In conclusion, the education extension and expansion which were conducted by prince Sihanouk declined shamefully, and this led to one of major causes of civil war. What was exactly the result of his extension of tertiary education?

Results of unemployment

Tertiary education created by Sihanouk was aim to illustrate to outside word see the prosperity in Cambodia during his time; moreover, it directed students to take part in civil service which was mostly to strengthen his political issue (Ayres, 2003; Ear 1995). As the results, students who were attracted to the political stage increasingly enrolled more and more. Likewise, pupils who wished to seek fame for families’ reputation try their best to pursue their education with the dreams of becoming staff in the government institutions (Ayres, 2003). This amount of students graduated year after year, which was 1, 060, 000 students in total who applied for position in civil service. However, due to the number of government institutions was limited, there were lots of graduates unemployed and some of them angrily decided to choose positions as teachers, which brought violence, instable politic, and unqualified product (Ayres, 2003).


In conclusion, education reforms leading by Sihanouk left painful results. Even though he tried his best to make change again and again, he could not get good result due to his unchangeable decision.
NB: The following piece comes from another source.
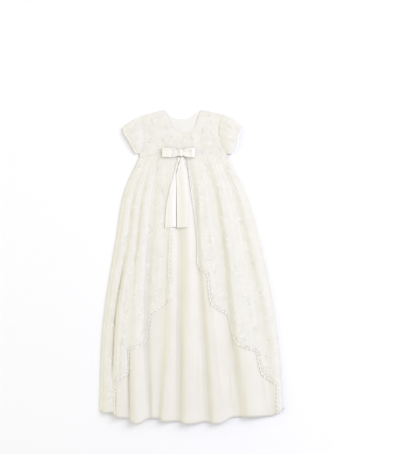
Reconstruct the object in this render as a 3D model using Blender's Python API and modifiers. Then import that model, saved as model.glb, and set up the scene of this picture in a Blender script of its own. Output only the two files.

We could see that many of international expert trying to give comments, but he ignorantly refuse to take even overdid to the advice. The most important part of his failure was the creation of higher education without careful plan for the future results of the graduate; therefore, there were huge amount of graduates unemployed. According to Ayres (2003) suggested that his emphasis the establishment of modern nation should focus of the reality and the existence places; otherwise, the national modern sectors could not absorb the graduates.